## SUPPLIED DATA
::::::

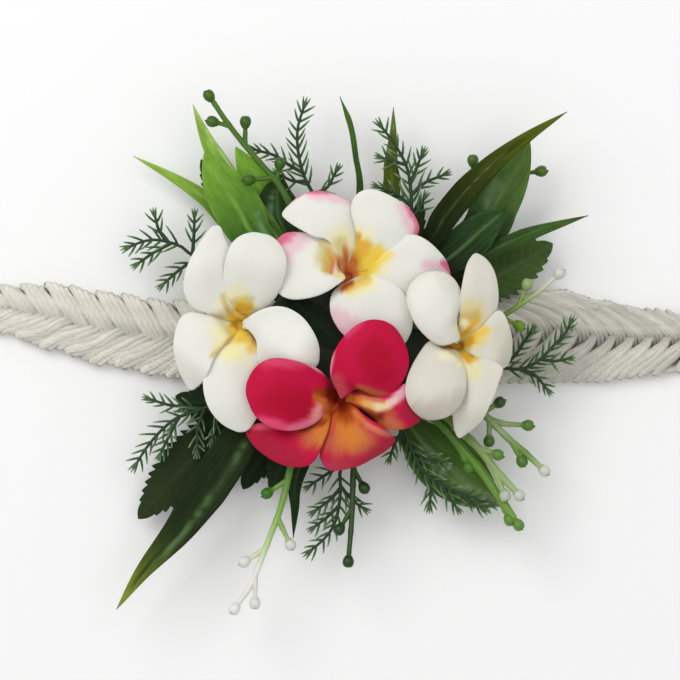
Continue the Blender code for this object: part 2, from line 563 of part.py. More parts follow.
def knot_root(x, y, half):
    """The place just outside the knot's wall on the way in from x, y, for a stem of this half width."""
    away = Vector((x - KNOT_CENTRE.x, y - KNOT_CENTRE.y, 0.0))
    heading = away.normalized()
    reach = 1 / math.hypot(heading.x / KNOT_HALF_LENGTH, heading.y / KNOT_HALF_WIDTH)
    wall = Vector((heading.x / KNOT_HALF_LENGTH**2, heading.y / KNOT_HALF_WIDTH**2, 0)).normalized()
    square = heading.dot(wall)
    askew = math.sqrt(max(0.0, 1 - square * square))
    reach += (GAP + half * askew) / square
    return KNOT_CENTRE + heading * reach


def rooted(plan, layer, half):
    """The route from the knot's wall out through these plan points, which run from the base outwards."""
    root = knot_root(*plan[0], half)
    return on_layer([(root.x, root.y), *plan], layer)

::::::

## SHORT EXERCISE
Set down every line of the listing above again, exactly as given.

## ANSWER TO THE PROBLEM
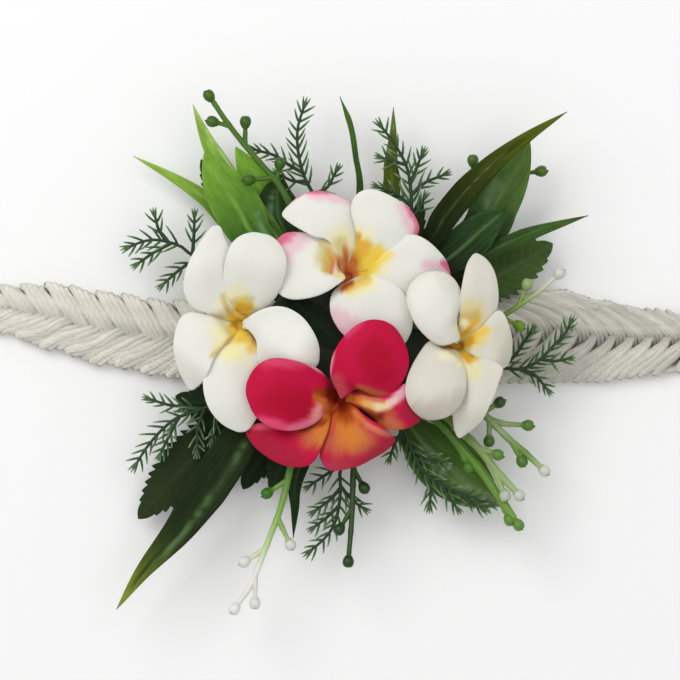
Continue the Blender code for this object: part 2, from line 563 of part.py. More parts follow.
def knot_root(x, y, half):
    """The place just outside the knot's wall on the way in from x, y, for a stem of this half width."""
    away = Vector((x - KNOT_CENTRE.x, y - KNOT_CENTRE.y, 0.0))
    heading = away.normalized()
    reach = 1 / math.hypot(heading.x / KNOT_HALF_LENGTH, heading.y / KNOT_HALF_WIDTH)
    wall = Vector((heading.x / KNOT_HALF_LENGTH**2, heading.y / KNOT_HALF_WIDTH**2, 0)).normalized()
    square = heading.dot(wall)
    askew = math.sqrt(max(0.0, 1 - square * square))
    reach += (GAP + half * askew) / square
    return KNOT_CENTRE + heading * reach


def rooted(plan, layer, half):
    """The route from the knot's wall out through these plan points, which run from the base outwards."""
    root = knot_root(*plan[0], half)
    return on_layer([(root.x, root.y), *plan], layer)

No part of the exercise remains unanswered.